Our Supreme Court has explained that “[d]ifferent rules and procedures will apply, depending on the state of the record at the time the motion [to dismiss] is filed.” Conboy v. State, 292 Conn. 642, 651, 974 A.2d 669 (2009). More specifically, a court may be called on to determine whether subject matter jurisdiction is lacking on the basis of “(1) the complaint alone; (2) the complaint supplemented by undisputed facts evidenced in the record; or (3) the complaint supplemented by undisputed facts plus the court‘s resolution of disputed facts.” (Internal quotation marks omitted.) Id. “If the complaint is supplemented by undisputed facts established by affidavits submitted in support of the motion to dismiss . . . the trial court, in determining the jurisdictional issue, may consider these supplementary undisputed facts and need not conclusively presume the validity of the allegations of the complaint. . . . Rather, those allegations are tempered by the light shed on them by the [supplementary undisputed facts]. . . . If affidavits and/or other evidence submitted in support of a defendant‘s motion to dismiss conclusively establish that jurisdiction is lacking, and the plaintiff fails to undermine this conclusion with counteraffidavits . . . or other evidence, the trial court may dismiss the action without further proceedings. . . . If, however, the defendant submits either no proof to rebut the plaintiff‘s jurisdictional allegations . . . or only evidence that fails to call those allegations into question . . . the plaintiff need not supply counteraffidavits or other evidence to support the complaint, but may rest on the jurisdictional allegations therein.” (Emphasis omitted; internal quotation marks omitted.) Hilario‘s Truck Center, LLC v. Rinaldi, 183 Conn. App. 597, 602, 193 A.3d 683, cert. denied, 330 Conn. 925, 194 A.3d 776 (2018).

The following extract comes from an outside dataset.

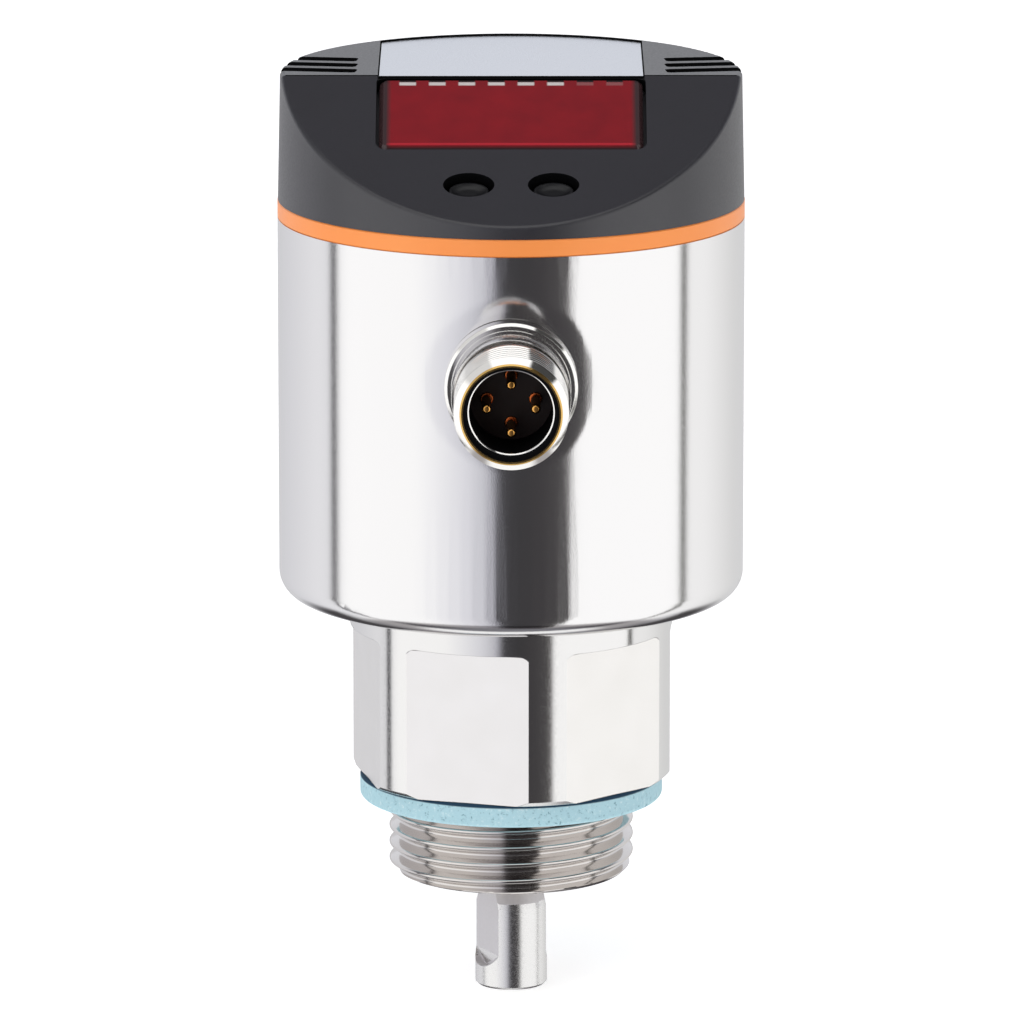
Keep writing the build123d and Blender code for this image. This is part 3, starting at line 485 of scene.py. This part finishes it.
# grain and grainHeight are in mm; shine is the share of mirror light, 0.5 unless given
plastics = {
    # Deep charcoal with a soft sheen
    "charcoal": {
        "name": "Moulded charcoal polyamide",
        "colours": ("#242329", "#28272E"),
        "roughness": 0.38,
        "grain": 0.25,
        "grainHeight": 0.006,
        "shine": 0.75,
    },
    # Painted shade: nearly black and without shine, laid on slots, wells, the plug's bore and the
    # plate's edges where shade falls
    "recess": {
        "name": "Painted shade black",
        "colours": ("#08080A", "#0B0B0D"),
        "roughness": 0.7,
        "grain": 0.25,
        "grainHeight": 0.006,
        "shine": 0.08,
    },
    # Soft black that sets the keys off from the cover
    "keyTop": {
        "name": "Black soft key polymer",
        "colours": ("#141417", "#18181B"),
        "roughness": 0.4,
        "grain": 0.25,
        "grainHeight": 0.004,
        "shine": 0.4,
    },
    # The one bright warm line between cover and housing
    "orange": {
        "name": "Moulded orange polymer",
        "colours": ("#FF9342", "#FF9C4E"),
        "roughness": 0.38,
        "grain": 0.3,
        "grainHeight": 0.003,
    },
    # Dark brown black behind the pins
    "blackInsert": {
        "name": "Black glass filled polymer",
        "colours": ("#20120F", "#281613"),
        "roughness": 0.45,
        "grain": 0.2,
        "grainHeight": 0.006,
        "shine": 0.4,
    },
    # Warm beige of an undyed insulator
    "beige": {
        "name": "Natural high temperature polymer",
        "colours": ("#C9B48D", "#D2BF9B"),
        "roughness": 0.45,
        "grain": 0.3,
        "grainHeight": 0.004,
    },
    # Waxy off-white
    "slidePolymer": {
        "name": "Natural sliding polymer",
        "colours": ("#DAD7CC", "#E2DFD5"),
        "roughness": 0.4,
        "grain": 0.3,
        "grainHeight": 0.004,
    },
    # Dull black
    "sealRubber": {
        "name": "Black seal rubber",
        "colours": ("#161616", "#1B1B1B"),
        "roughness": 0.6,
        "grain": 0.2,
        "grainHeight": 0.004,
    },
    # Glossy green lacquer
    "board": {
        "name": "Green circuit board laminate",
        "colours": ("#14472B", "#185030"),
        "roughness": 0.35,
        "grain": 0.4,
        "grainHeight": 0.004,
    },
    # Unlit grey
    "display": {
        "name": "Grey display face",
        "colours": ("#8C8280", "#938987"),
        "roughness": 0.5,
        "grain": 0.3,
        "grainHeight": 0.003,
    },
    # Milky white
    "lamp": {
        "name": "Milky lamp body",
        "colours": ("#F2EEEA", "#F7F4F0"),
        "roughness": 0.35,
        "grain": 0.3,
        "grainHeight": 0.002,
    },
    # Even black
    "switchBody": {
        "name": "Black switch body",
        "colours": ("#1A1A1C", "#202022"),
        "roughness": 0.45,
        "grain": 0.25,
        "grainHeight": 0.004,
    },
    # Creamy white
    "plunger": {
        "name": "Ivory switch plunger",
        "colours": ("#DAD7CB", "#E2DFD4"),
        "roughness": 0.4,
        "grain": 0.25,
        "grainHeight": 0.003,
    },
}
plasticDrift = 6.0  # mm, how far apart the two colours lie


def makePlastic(name, colours, roughness, grain, grainHeight, shine=0.5):
    # Moulded polymer: even colour, and a fine spark-eroded texture that breaks up its shine
    material = newMaterial(name)
    place = objectPlace(material)
    texture = noise(material, place, grain, 3.0, 0.65)
    drift = noise(material, place, plasticDrift)
    links = {
        "Base Color": mixed(material, drift, *(linearColour(colour) for colour in colours)),
        "Roughness": remap(material, texture, 0.3, 0.7, roughness - 0.05, roughness + 0.05),
        "Normal": bumps(material, texture, grainHeight),
    }
    return finishSurface(material, {"IOR": 1.5, "Specular IOR Level": shine}, links)


fibreWasher = {
    "colour": "#B0D5DF",
    "paleFleck": "#D3E8ED",
    "darkFleck": "#638E9E",
    "fleck": 0.45,  # mm
    "relief": 0.03,  # mm
    "shadeColour": "#1D3F57",
    "shadeFrom": 2.15,  # mm, from this height up the sheet takes painted shade, where the collar shades its top
    "shadeSoften": 0.06,
}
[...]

This case falls under the second category, in which the facts as alleged in the complaint are supplemented by undisputed facts evidenced in affidavits and other documents submitted in support of the motion to dismiss.
I
The plaintiffs first claim that the court improperly construed Rettich‘s bequest as
“The construction of a will presents a question of law to be determined in light of facts which are found by the trial court or are undisputed or indisputable. . . . [If] the issue before us concerns the court‘s legal conclusion regarding the intent of [a testator] as expressed solely in the language of [a] will, we must decide that issue by determining, de novo, whether that language supports the court‘s conclusion. . . . Our primary objective in construing [a] will is to ascertain and effectuate [the testator‘s] intent. . . . In searching for that intent, we look first to the precise wording employed by the testat[or] in [the] will . . . [because] the meaning of the words as used by the testat[or] is the equivalent of [his] legal intention—the intention that the law recognizes as dispositive. . . . The question is not what [he] meant to say, but what is meant by what [he] did say.” (Citations omitted; internal quotation marks omitted.) Canaan National Bank v. Peters, 217 Conn. 330, 335–36, 586 A.2d 562 (1991); see also Schwerin v. Ratcliffe, 335 Conn. 300, 310, 238 A.3d 1 (2020) (“The most inflexible rule of testamentary construction and one universally recognized is that the intention of the testator should govern the construction, and this intention is to be sought in the language used by the testator in the light of the circumstances surrounding and known to him at the time the will was executed. . . . In seeking the testator‘s testamentary intent, the court looks first to the will itself . . . . It studies the will as an entirety. The quest is to determine the meaning of what the [testator] said and not to speculate upon what [he] meant to say . . . .” (Internal quotation marks omitted.)).
Before turning to the will language at issue, it is helpful first to consider what distinguishes the giving of an outright gift to a charity from a gift given in trust. A charitable trust “is a fiduciary relationship with respect to property arising as a result of a manifestation of an intention to create it, and subjecting the person by whom the property is held to equitable duties to deal with the property for a charitable purpose.” (Emphasis added.) 2 Restatement (Second), Trusts § 348, p. 210 (1959). A trust “requires three basic elements: (1) a trust res; (2) a fiduciary relationship between a trustee and a beneficiary requiring the trustee to deal with the trust res for the benefit of the beneficiary; and (3) the manifestation of an intent to create a trust.” Goytizolo v. Moore, 27 Conn. App. 22, 25, 604 A.2d 362 (1992).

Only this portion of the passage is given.